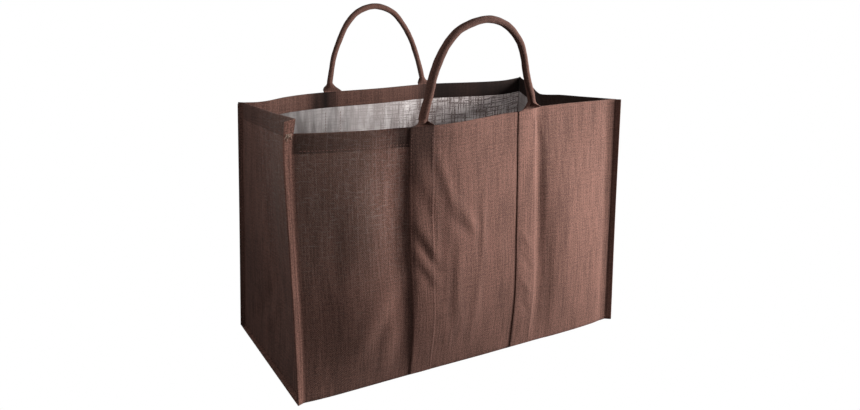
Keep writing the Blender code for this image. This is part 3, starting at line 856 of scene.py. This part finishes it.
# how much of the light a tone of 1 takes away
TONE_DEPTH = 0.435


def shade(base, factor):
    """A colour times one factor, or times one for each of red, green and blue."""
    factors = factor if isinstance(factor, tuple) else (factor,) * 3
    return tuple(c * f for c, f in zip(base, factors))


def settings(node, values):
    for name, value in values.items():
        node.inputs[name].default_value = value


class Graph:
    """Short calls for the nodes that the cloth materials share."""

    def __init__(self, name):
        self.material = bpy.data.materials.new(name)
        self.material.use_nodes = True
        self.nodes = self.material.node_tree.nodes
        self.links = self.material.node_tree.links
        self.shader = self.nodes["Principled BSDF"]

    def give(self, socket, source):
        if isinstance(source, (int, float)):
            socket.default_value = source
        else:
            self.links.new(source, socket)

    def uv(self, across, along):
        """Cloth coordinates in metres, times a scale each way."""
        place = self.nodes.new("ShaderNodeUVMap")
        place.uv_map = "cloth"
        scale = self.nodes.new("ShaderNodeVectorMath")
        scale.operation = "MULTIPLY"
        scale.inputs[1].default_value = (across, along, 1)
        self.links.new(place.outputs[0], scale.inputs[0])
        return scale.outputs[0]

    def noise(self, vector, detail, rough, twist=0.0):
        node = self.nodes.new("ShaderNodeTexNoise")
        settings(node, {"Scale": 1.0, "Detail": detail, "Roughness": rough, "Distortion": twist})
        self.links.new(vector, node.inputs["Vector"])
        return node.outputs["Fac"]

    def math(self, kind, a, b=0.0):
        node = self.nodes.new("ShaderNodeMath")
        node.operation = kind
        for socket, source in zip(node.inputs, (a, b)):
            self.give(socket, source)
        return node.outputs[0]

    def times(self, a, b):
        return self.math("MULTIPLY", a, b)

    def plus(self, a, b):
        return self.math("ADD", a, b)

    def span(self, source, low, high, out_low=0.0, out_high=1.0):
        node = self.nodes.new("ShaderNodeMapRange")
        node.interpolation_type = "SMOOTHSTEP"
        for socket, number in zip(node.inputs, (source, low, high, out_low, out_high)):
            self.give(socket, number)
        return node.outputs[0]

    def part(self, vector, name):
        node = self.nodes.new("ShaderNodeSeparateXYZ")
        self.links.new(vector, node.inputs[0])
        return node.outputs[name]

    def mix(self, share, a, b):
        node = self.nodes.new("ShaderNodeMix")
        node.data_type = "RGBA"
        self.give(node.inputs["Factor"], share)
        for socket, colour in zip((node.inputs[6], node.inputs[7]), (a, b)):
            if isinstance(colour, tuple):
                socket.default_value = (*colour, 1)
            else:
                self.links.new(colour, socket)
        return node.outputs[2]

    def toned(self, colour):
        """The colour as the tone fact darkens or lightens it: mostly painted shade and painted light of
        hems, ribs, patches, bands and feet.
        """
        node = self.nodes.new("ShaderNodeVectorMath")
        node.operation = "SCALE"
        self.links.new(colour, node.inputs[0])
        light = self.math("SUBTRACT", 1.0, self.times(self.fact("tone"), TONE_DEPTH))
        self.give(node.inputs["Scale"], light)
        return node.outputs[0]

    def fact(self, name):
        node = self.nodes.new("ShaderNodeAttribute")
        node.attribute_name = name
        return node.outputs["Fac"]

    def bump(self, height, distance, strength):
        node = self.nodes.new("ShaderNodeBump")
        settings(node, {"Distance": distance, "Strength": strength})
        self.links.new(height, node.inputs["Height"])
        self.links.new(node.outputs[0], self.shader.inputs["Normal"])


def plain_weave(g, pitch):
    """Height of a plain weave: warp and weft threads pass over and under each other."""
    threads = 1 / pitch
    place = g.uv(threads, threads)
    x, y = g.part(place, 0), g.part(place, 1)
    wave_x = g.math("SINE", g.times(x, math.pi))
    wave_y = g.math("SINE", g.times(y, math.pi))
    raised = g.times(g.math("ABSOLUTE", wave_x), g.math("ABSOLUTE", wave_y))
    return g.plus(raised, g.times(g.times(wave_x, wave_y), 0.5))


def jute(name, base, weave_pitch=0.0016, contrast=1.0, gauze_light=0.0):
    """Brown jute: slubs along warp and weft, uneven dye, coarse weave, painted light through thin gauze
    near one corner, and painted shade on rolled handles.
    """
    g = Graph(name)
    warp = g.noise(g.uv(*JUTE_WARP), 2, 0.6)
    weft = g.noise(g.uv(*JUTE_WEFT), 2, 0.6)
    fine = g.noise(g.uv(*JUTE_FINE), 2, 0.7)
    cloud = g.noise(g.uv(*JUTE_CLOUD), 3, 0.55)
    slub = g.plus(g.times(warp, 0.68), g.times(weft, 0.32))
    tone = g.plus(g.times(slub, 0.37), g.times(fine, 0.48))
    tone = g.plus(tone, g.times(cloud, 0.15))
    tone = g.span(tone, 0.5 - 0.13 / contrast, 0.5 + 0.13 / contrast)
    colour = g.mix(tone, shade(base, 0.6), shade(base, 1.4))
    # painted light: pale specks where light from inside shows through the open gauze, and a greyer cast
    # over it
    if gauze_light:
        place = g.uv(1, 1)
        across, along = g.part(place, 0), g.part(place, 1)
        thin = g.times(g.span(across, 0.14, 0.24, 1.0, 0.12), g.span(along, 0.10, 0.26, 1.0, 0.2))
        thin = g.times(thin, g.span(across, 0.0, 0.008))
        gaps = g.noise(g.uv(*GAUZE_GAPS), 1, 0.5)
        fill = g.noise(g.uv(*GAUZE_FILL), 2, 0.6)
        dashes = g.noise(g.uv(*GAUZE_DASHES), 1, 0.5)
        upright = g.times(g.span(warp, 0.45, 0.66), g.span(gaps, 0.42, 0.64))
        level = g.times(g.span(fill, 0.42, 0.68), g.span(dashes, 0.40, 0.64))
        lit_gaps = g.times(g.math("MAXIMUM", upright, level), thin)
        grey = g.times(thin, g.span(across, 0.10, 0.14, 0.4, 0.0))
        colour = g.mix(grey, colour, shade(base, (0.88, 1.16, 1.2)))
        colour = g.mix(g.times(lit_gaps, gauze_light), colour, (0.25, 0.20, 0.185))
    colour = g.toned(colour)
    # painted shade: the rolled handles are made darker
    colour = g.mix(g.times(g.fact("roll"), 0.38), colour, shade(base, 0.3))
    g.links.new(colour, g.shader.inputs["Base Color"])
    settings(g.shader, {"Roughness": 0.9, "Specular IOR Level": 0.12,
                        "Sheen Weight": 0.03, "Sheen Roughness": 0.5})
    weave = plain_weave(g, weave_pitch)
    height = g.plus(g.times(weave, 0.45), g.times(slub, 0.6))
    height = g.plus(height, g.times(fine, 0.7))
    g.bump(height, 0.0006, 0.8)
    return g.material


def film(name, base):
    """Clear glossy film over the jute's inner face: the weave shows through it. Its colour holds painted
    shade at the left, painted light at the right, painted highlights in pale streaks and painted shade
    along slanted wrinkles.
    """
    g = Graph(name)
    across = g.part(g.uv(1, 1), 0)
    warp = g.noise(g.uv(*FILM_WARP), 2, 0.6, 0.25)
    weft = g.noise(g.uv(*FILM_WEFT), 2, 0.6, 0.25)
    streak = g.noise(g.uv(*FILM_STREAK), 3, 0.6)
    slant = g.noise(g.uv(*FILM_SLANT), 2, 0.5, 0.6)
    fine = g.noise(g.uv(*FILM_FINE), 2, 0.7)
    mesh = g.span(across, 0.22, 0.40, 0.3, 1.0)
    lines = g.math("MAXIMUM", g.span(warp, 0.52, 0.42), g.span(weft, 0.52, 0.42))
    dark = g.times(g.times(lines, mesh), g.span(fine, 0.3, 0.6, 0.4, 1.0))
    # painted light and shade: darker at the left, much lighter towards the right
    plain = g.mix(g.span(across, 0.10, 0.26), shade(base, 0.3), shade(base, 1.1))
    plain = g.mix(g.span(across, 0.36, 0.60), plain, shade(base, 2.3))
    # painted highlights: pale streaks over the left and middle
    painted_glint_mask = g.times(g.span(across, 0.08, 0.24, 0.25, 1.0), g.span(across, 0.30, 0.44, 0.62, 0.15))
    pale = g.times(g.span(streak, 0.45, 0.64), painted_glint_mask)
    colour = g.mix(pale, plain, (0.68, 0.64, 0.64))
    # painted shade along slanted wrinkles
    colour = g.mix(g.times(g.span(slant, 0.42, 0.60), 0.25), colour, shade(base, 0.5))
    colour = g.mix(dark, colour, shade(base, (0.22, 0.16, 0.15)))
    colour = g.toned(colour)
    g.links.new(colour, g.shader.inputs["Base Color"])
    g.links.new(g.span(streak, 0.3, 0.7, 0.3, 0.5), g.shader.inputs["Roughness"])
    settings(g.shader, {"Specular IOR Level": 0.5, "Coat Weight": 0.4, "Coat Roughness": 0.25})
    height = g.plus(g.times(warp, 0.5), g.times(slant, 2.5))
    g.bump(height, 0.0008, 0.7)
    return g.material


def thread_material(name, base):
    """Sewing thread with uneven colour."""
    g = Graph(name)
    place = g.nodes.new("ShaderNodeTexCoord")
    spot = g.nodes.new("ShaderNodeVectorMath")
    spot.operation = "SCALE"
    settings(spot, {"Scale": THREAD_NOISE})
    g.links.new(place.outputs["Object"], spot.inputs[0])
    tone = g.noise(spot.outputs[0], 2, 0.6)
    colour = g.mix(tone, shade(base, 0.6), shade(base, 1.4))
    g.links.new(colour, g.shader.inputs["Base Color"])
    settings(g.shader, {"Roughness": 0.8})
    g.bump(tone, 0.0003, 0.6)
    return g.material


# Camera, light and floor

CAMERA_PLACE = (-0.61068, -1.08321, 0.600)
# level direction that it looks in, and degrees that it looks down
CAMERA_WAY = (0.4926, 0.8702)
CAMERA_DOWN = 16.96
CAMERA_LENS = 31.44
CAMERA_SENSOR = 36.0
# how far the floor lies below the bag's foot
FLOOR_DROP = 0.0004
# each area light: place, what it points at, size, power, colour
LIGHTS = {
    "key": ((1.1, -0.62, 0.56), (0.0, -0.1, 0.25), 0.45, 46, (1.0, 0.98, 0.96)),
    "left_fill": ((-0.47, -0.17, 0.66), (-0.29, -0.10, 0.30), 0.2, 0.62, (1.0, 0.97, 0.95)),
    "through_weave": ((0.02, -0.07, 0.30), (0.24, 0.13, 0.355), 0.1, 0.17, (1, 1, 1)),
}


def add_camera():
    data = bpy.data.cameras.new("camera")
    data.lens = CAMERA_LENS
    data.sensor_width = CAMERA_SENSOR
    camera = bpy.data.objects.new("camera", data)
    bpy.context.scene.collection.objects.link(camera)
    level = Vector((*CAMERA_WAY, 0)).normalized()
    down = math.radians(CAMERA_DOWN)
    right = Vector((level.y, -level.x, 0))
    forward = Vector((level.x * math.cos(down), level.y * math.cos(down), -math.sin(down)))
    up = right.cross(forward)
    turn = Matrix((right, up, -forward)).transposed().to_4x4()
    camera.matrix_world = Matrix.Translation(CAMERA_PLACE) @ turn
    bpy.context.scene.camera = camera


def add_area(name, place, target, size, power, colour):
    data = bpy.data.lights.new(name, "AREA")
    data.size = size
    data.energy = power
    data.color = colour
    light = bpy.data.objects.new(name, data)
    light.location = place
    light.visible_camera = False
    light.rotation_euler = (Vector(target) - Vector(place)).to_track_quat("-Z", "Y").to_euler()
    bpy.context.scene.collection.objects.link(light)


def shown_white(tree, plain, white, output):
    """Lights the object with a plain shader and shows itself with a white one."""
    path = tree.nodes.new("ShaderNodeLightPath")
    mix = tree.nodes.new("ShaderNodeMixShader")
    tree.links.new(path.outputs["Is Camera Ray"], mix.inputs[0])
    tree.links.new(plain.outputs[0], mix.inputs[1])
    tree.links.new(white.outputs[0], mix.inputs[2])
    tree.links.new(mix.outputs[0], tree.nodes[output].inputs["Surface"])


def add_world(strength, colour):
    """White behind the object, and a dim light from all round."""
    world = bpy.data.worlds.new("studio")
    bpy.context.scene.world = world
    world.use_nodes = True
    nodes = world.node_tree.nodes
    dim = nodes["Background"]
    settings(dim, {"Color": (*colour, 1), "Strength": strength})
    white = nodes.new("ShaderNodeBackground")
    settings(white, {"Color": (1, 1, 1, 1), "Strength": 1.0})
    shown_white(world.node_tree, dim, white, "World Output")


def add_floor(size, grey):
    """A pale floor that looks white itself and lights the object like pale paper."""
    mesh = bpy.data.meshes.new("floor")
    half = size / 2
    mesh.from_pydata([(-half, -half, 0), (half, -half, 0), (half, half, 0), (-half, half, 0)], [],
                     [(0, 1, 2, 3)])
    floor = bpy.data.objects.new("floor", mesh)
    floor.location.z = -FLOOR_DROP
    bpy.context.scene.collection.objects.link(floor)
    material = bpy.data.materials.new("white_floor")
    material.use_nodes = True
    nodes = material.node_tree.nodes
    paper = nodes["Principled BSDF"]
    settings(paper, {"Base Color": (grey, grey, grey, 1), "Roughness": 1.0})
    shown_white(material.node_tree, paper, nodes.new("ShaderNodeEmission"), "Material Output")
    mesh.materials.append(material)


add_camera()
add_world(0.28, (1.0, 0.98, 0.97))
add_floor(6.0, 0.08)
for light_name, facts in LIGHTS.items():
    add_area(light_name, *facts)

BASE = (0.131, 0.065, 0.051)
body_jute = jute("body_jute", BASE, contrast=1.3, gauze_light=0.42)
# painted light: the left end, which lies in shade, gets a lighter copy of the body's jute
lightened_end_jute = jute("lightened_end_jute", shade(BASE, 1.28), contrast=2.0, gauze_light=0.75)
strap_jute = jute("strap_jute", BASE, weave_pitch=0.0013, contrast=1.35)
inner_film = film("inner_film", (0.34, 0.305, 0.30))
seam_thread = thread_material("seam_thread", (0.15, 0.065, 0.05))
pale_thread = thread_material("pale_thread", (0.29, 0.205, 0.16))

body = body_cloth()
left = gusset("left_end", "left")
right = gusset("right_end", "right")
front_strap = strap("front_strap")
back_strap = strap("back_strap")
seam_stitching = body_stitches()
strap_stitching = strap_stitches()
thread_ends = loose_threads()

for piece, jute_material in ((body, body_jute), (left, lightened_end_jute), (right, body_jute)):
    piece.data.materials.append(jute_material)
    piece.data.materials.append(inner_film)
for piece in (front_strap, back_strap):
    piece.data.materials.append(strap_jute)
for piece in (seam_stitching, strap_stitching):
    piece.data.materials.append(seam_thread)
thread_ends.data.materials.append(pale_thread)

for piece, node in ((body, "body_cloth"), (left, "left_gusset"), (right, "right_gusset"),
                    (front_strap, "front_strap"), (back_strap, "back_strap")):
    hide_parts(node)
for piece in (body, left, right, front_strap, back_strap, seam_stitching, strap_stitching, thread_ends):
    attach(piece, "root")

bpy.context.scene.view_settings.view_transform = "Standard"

▸ **Requirements**:
Return exactly the leading lines of the listing, stopping after the line in which "node.inputs[name].default_value = value" occurs.

▸ **Output below**:
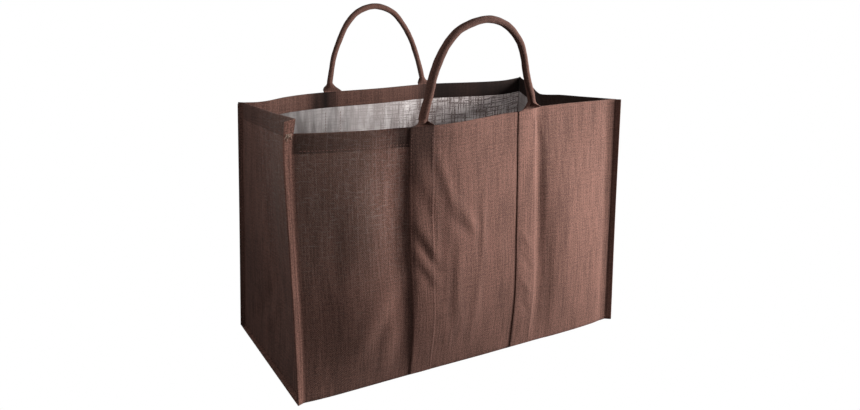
Keep writing the Blender code for this image. This is part 3, starting at line 856 of scene.py. This part finishes it.
# how much of the light a tone of 1 takes away
TONE_DEPTH = 0.435


def shade(base, factor):
    """A colour times one factor, or times one for each of red, green and blue."""
    factors = factor if isinstance(factor, tuple) else (factor,) * 3
    return tuple(c * f for c, f in zip(base, factors))


def settings(node, values):
    for name, value in values.items():
        node.inputs[name].default_value = value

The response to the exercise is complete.